Let us make some calculations in order to clarify this topic. The typical exposure time for a matrix image in industry ranges between 5 and 50 milliseconds (find further info about image acquisition speed at this link). Consider detecting defects of 100 µm on a steel sheet moving at 120 m/min; in 50 ms, the surface will have moved a total of 100 mm. Since this movement is three orders of magnitude greater than the defect size to be detected, this image acquisition technology is completely unsuitable. Attempting to reduce exposure time by adding additional lighting to the system could potentially lower exposure times significantly, but the associated cost of illuminating sufficiently to achieve this reduction would render the project unfeasible due to increased technical complexity and cost.

This is why optical sensor manufacturers develop linear sensors. Cameras using this technology also produce a matrix image as a result, but it is captured in a completely different manner. While matrix sensors are composed of a total, for example, of 2464×2056 pixels, a linear sensor will be composed of 2048×1 pixels. This linear sensor captures each row of the image individually as the object or surface to be inspected moves, and the camera combines all these rows to produce the complete image of the object.

How does Specular Vision use these Systems?

ISR Specular Vision has differentiated itself from its competitors through the industrialization of cutting-edge inspection technology in complex industrial situations. Therefore, within our portfolio of success stories, projects associated with both matrix and linear technology can be highlighted. In a previous blog entry, we described a successful case in the automotive sector using matrix technology, and in the coming weeks, we will publish another success story in a different sector where linear sensors have been employed. Different images considering automotive aesthetic defects detection can be seen.

Considering systems using linear cameras, it could be highlighted as an example the OIT Residual Oxide Detection system used in the metallurgical industry. This system is intended to inspect stainless steel surface looking for defects from 100 microns (same thickness as a human hair!) to larger visible defects. Images included below are taken using linear technology. As a reminder, the inspected surface is moving while a linear camera acquires a number of rows and puts all of them together in order to compose these images we can see below.
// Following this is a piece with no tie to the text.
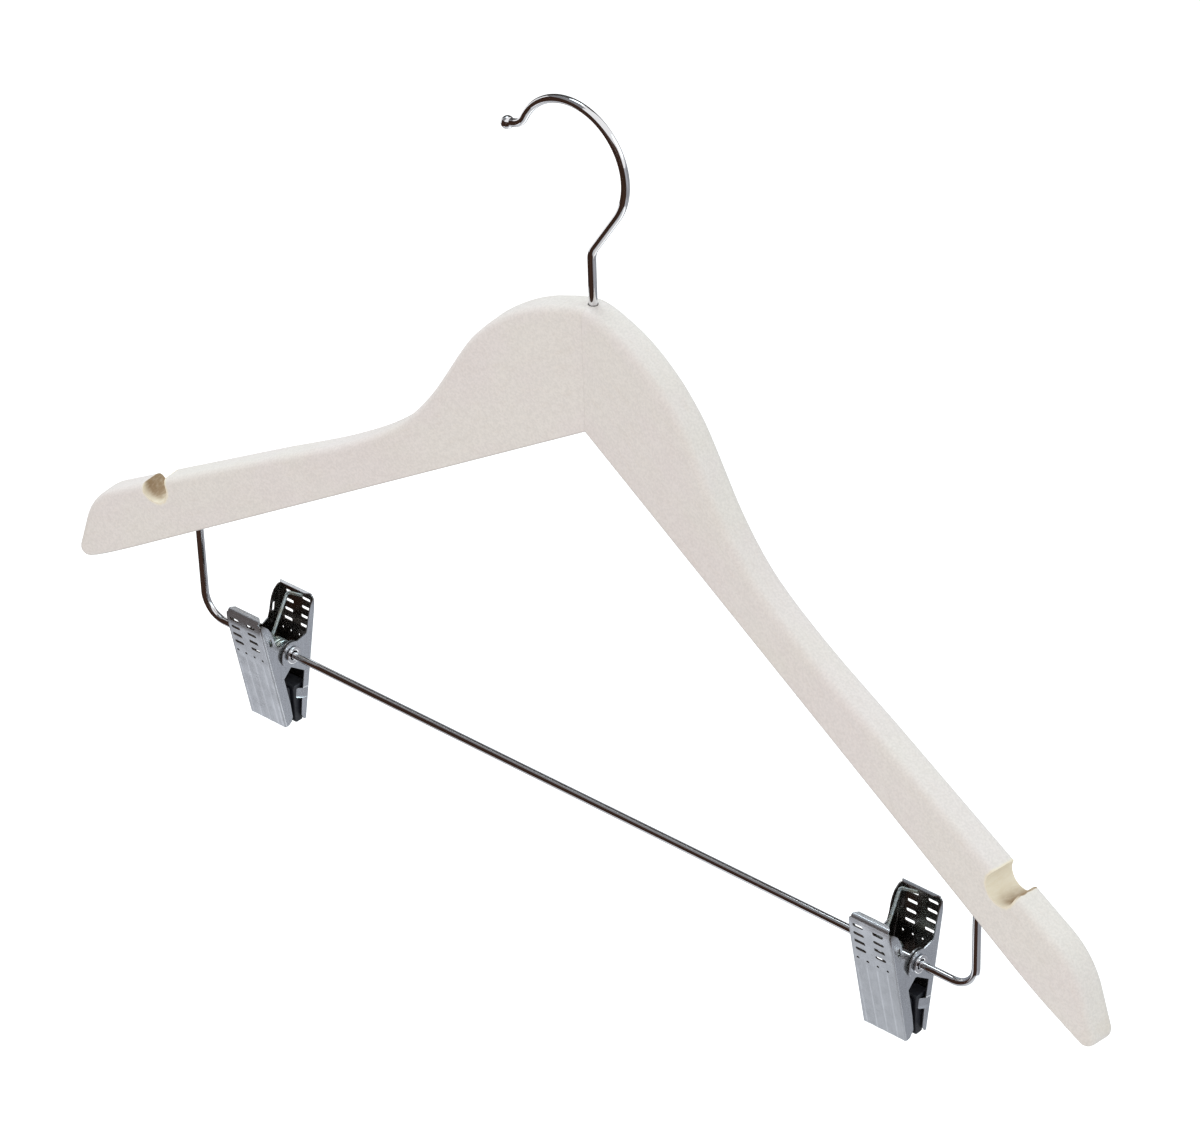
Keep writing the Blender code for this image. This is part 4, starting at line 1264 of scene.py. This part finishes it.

There is no difference considering an image acquired using a matrix camera, but industrialization possibilities of linear cameras offer a wider range of possibilities for Optical Inspection Technology (OIT) systems.

In conclusion, the following points can be highlighted:

  1. The foundation of computer vision lies in image acquisition and the industrialization of inspection technology, making the selection of the most suitable image capture sensor necessary for each specific market scenario.


  1. Cameras integrating both technologies produce matrix images, although each operates with different timing mechanisms.


  1. Matrix cameras capture the entire image at once, whereas linear cameras capture individual rows of the image and combine them to form the final image.


  1. Matrix cameras are more suitable for production processes involving discrete parts, while linear cameras adapt better to continuous material production processes. Nevertheless, each case must be carefully evaluated to achieve a comprehensive technical solution for the inspection system.